Un métier de confiance
Frédéric Castaing introduisait ainsi la dernière table ronde : «Engager sa responsabilité est le premier risque de l’expert». Celle-ci était consacrée aux dangers de la profession. Dans un contexte de judiciarisation accrue de la société, la question se révèle brûlante.
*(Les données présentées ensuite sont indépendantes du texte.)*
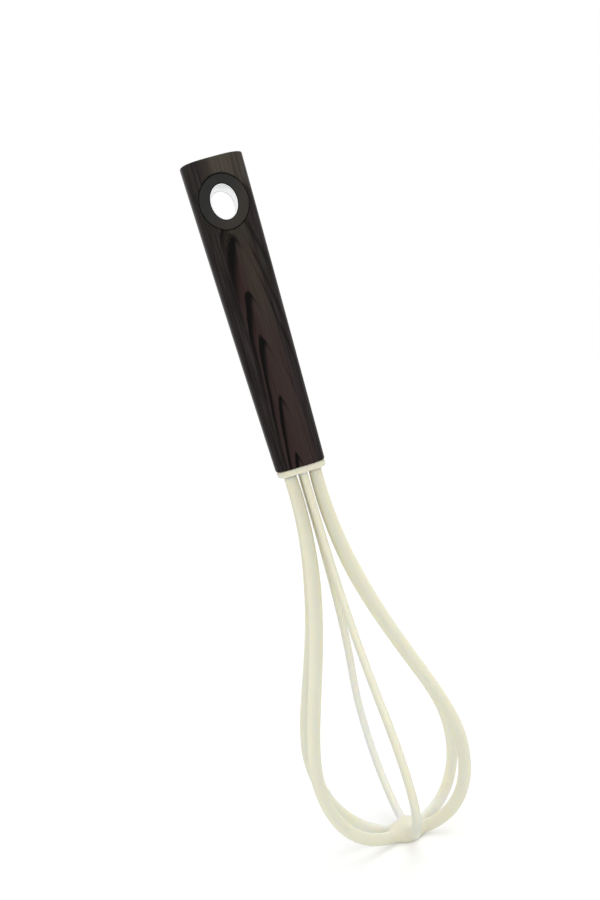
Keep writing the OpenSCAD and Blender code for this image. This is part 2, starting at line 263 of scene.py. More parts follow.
# Bands of a noise or a share. The first two numbers say where a band starts and ends, and the
# next two what it gives there. Where a band has only two, it gives 0 and 1. METAL_ROUGHNESS
# gives shares of a metal's own roughness.
CREAM_CLOUD_SHARE = (0.35, 0.7, 0.0, 0.35)
CREAM_ROUGHNESS = (0.3, 0.7, 0.4, 0.5)
ARCH_WANDER_X = (0.0, 1.0, -1.6, 1.6)
ARCH_RAGGED_Z = (0.25, 0.75, -0.9, 0.9)
ARCH_FADE = (0.0, 0.7)
WOOD_FIBRE_SHARE = (0.38, 0.72)
WOOD_STREAK_SHARE = (0.5, 0.68)
WOOD_LINES_SHARE = (0.0, 1.0, 0.6, 0.25)
WOOD_PALE_SHARE = (0.42, 0.62)
WOOD_PALE_TURN = (0.4, 0.6)
WOOD_BROAD_X = (0.3, 0.7, -2.0, 2.0)
WOOD_ROUGHNESS = (0.3, 0.7, 0.34, 0.42)
EYELET_CLOUD_SHARE = (0.3, 0.7, -0.15, 0.15)
EYELET_ROUGHNESS = (0.3, 0.7, 0.42, 0.55)
METAL_MARK_SHARE = (0.35, 0.7)
METAL_ROUGHNESS = (0.3, 0.7, 0.8, 1.25)

# Bumps: distance and strength
CREAM_BUMP = (0.012, 0.5)
WOOD_BUMP = (0.01, 0.3)
EYELET_BUMP = (0.008, 0.4)

# Bands along x, y or z, written in the same way. ARCH_REACH_LEFT follows the grain's level, and
# the eyelets' painted light runs along x less z.
CREAM_RISE = (COLLAR_Z - 60, COLLAR_Z)
# Painted light: the silicone paler towards the back, and a painted highlight low at the back of the
# hub
CREAM_BACKLIT_Y = (3.0, 34.0)
HUB_HIGHLIGHT_Y = (-0.5, 4.0)
HUB_HIGHLIGHT_Z = (14.0, 6.0)
SCATTER_REACH = (8.0, 18.0, 0.3 * MM, 2.0 * MM)
ARCH_BACK_Y = (-4.0, 4.0, 0.0, 9.0)
ARCH_REACH_LEFT = (250.0, 262.0, 17.0, 3.5)
ARCH_REACH_TURN = (-2.2, 0.2)
ARCH_DARK_LEFT = (2.2, -0.6, 0.12, 1.0)
ARCH_DARK_RIGHT = (3.6, 5.5, 0.0, 0.6)
ARCH_DARK_MARGIN = (-7.0, -4.6, 0.25, 1.0)
MIDDLE_LEFT = (-6.5, -4.0)
MIDDLE_RIGHT = (7.5, 4.5)
MARGIN_TURN = (-3.0, 3.0)
INNER_TURN = (-3.5, 3.0)
INNER_LOW_Z = (232.0, 205.0, 0.0, 0.6)
INNER_HIGH_Z = (246.0, 256.0, 0.0, 0.7)
# Painted highlight near the top of the handle, towards the right
TOP_HIGHLIGHT_Z = (262.0, 282.0)
TOP_HIGHLIGHT_X = (-4.0, 1.0)
EYELET_LIT_SLOPE = (-HOLE_Z - 9.0, -HOLE_Z + 13.0)

# Grain on the handle: heights of the arches' tops up the middle of the front, from the lowest
# up. Beside its top an arch falls by the bend less its height times the spread for each square
# millimetre, so the lower arches are the more pointed ones.
ARCH_TOPS = [
    120.0, 146.0, 168.0, 191.5, 216.0, 234.0, 255.5, 263.0, 270.5, 278.0, 296.0, 304.0, 315.0,
]
ARCH_MIDDLE = -0.7
ARCH_BEND = 6.0
ARCH_SPREAD = 0.0215
ARCH_EDGE = 0.8
ARCH_LINE = 0.05
ARCH_STEP_MOST = 30.0
ARCH_REACH_RIGHT = 4.0
GRAIN_LOW, GRAIN_HIGH = 120.0, 345.0


# Curves

def cubic(points, t):
    """Point on a cubic curve for each value in t."""
    a, b, c, d = [np.array(p) for p in points]
    t = t[:, None]
    return a * (1 - t) ** 3 + 3 * b * t * (1 - t) ** 2 + 3 * c * t * t * (1 - t) + d * t ** 3


def half_loop(loop, end_z):
    """Places along half a loop from the collar to the axis: distance out and height, with the
    share of the way that the part's own stations have there."""
    belly_z = loop["tip_z"] + loop["belly"]
    drop = COLLAR_Z - belly_z
    hold = loop["neck_hold"] * drop
    lean = math.radians(loop["lean"])
    neck = [
        (loop["root"], COLLAR_Z),
        (loop["root"] - hold * math.sin(lean), COLLAR_Z - hold * math.cos(lean)),
        (loop["radius"], belly_z + loop["waist_hold"] * drop),
        (loop["radius"], belly_z),
    ]
    belly = [
        (loop["radius"], belly_z),
        (loop["radius"], belly_z - loop["belly_hold"] * loop["belly"]),
        (loop["tip_hold"] * loop["radius"], end_z),
        (0.0, end_z),
    ]
    t_neck = np.linspace(0, 1, NECK_STEPS * PLACES_PER_STEP + 1)
    t_belly = np.linspace(0, 1, BELLY_STEPS * PLACES_PER_STEP + 1)[1:]
    places = np.vstack([cubic(neck, t_neck), cubic(belly, t_belly)])
    stations = np.concatenate([t_neck * NECK_STEPS, NECK_STEPS + t_belly * BELLY_STEPS])
    return places, stations / (NECK_STEPS + BELLY_STEPS)


def wire_loop(loop):
    """The loop that a rib's wire follows. The front rib's wire stays on its solid's loop."""
    return CENTRE if loop is FRONT else loop


def directions(places):
    """Unit direction along a run of places."""
    way = np.gradient(places, axis=0)
    return way / np.linalg.norm(way, axis=1)[:, None]


def even_stops(places, count, endpoint=True):
    """Length of the way up to each place, and lengths that part the whole way evenly."""
    steps = np.linalg.norm(np.diff(places, axis=0), axis=1)
    run = np.concatenate([[0], np.cumsum(steps)])
    return run, np.linspace(0, run[-1], count, endpoint=endpoint)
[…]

En préambule, Emmanuel Lhermitte, administrateur de la CNE, rappelait la dualité juridique de la prescription : cinq ans dans le cadre des ventes publiques (au jour de l’adjudication), toujours cinq ans, mais avec un effet, glissant jusqu’à vingt ans dans le cadre des ventes de gré à gré (à la découverte du préjudice). On le voit, c’est la nature même de la transaction qui fait la différence. Outre la responsabilité juridique, un expert peut voir son avis contesté devant les tribunaux par un confrère, d’où la nécessité de notifier des réserves, le cas échéant, et de jouer la carte de la collégialité. «L’expert doit accepter de dire, à un moment donné, qu’il ne sait pas» est un constat qui revenait souvent. Il doit aussi faire face à d’autres menaces, comme les phénomènes spéculatifs mis en exergue par l’affaire Aristophil. «L’afflux d’argent a remis en cause les principes mêmes de la discipline», se lamente Frédéric Castaing. La déontologie est bien au cœur du débat, l’opprobre s’insinuant avec le doute, comme le proclame le colonel Ludovic Ehrhart, chef de l’OCBC. Pour lui, «expert est un métier à risques, oui, mais surtout un métier de confiance.» La solution passe par la vertu de chacun et le contrôle des institutions. Elles sont là pour sécuriser le marché. Les différentes compagnies ont d’ailleurs inscrit dans leurs statuts des recours contre leurs membres indélicats : convocation, avertissement, suspension, exclusion… À charge pour elles d’être réactives. Au final, tous les acteurs appelaient de leurs vœux la fédération des compagnies d’experts, ou à défaut, un code de déontologie commun. Face à la tourmente, la profession devrait aspirer à parler d’une seule et même voix.

Verbatim
«Les biens culturels sont-ils une marchandise comme les autres ?
Souhaite-t-on un modèle international (ou anglo-saxon) ou un modèle français du marché de l’art ? Le nôtre, qui sanctuarise l’œuvre d’art, offre des garanties et des protections pour l’acheteur, comme celles développées par Drouot et les compagnies d’expertise». Jean-Michel Renard, expert près de la CNES.